Carter has long been a restlessly inventive singer, but Feed the Fire is especially topsy-turvy and unpredictable. She delivers a sassy “All or Nothing at All” as a duet with Holland, whose urgent edginess from the days of his work with Circle has smoothed out just enough to be accessible—and to suit Carter, whose melodic inventiveness remains strong as ever, even though her intonation sometimes falters on this recording.
On “Sometimes I’m Happy,” Carter scrunches up both word and melody to convey the paradox of love: now content, now aching. She twists the words into new shapes, sometimes making her phrases gallop, then stretches out a note or two with marvelous feeling. She takes the wistful “Lover Man” and, over a terrific arrangement that alternates between a dirgelike march and a honky-tonk-style slow blues, fills it with a wry longing.

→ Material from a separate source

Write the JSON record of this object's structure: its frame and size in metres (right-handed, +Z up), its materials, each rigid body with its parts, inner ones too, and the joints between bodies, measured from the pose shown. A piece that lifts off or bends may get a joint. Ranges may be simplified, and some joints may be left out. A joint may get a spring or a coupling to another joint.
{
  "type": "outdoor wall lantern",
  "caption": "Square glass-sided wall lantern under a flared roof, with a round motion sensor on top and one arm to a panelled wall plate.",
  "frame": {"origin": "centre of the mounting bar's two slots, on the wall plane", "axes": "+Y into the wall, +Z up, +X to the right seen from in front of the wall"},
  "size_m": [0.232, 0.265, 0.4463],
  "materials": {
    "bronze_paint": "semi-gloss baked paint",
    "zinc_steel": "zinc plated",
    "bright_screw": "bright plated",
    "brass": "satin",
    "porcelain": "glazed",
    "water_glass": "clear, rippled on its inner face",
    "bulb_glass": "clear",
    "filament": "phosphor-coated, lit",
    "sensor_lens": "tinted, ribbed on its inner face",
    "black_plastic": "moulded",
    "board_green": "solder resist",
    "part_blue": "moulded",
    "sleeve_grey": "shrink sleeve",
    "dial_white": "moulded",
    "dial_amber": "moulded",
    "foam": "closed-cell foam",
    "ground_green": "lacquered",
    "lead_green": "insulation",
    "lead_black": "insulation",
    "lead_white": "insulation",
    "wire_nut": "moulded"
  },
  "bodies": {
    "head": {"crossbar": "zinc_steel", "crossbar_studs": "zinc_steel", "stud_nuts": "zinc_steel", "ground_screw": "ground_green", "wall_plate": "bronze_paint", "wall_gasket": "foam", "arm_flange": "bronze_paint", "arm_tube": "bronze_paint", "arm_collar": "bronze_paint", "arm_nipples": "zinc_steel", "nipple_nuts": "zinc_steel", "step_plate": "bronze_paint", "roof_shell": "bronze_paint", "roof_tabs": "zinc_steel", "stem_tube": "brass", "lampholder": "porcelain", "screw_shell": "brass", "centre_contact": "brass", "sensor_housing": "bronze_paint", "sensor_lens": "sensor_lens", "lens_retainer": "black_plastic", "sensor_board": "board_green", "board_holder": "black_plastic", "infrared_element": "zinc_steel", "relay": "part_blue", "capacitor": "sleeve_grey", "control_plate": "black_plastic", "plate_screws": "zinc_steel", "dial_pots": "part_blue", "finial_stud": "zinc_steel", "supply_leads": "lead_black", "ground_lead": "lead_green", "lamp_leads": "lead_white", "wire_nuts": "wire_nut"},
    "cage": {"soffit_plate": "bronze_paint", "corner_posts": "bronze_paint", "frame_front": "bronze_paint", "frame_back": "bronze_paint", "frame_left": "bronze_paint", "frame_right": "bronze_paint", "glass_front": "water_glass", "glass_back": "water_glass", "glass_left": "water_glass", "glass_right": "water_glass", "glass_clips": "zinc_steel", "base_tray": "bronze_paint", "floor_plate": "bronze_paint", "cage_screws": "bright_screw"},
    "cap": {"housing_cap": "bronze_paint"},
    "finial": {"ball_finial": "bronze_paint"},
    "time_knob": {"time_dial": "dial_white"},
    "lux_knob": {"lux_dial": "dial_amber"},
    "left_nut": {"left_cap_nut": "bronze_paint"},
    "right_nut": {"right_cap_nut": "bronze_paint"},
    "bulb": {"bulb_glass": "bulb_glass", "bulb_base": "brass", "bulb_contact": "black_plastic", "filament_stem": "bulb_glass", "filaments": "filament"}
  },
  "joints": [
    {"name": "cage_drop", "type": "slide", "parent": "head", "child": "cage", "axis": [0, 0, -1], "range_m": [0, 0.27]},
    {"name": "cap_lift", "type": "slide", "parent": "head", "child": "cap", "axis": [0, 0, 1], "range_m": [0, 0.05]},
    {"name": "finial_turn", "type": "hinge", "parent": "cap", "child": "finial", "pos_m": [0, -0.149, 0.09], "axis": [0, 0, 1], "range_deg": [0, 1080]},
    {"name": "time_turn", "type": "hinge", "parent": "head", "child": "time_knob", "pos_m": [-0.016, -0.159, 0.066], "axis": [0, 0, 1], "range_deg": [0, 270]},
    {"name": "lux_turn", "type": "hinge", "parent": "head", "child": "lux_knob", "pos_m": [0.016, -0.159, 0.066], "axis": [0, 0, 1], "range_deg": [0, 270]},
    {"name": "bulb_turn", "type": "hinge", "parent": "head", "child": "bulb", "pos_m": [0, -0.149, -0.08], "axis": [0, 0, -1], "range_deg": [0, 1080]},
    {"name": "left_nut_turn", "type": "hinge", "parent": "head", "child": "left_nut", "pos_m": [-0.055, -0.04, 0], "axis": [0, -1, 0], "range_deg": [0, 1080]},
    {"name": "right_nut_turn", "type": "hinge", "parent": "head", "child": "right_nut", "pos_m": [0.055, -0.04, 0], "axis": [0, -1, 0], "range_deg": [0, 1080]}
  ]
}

There are other delightful moments as well, including a spirited duet with DeJohnette, “What Is This Tune?,” in which she scats while trading bars with the ever-impressive drummer. Carter’s voice is agile and elastic, and she manages to pack even a one-syllable nonsense word with remarkable nuance of feeling. Allen, Holland, and DeJohnette are reliably terrific, and Allen’s playing throughout this date is especially satisfying. She echoes Carter’s style with nimble lines that sometimes run deftly just behind the beat, making the proceedings swing delightfully. And swing they do; like Bartoli, Betty Carter is a true diva, and Feed the Fire is a wonderful way to get acquainted with her. After hearing either recording, you’re not apt to hear the voice the same way again.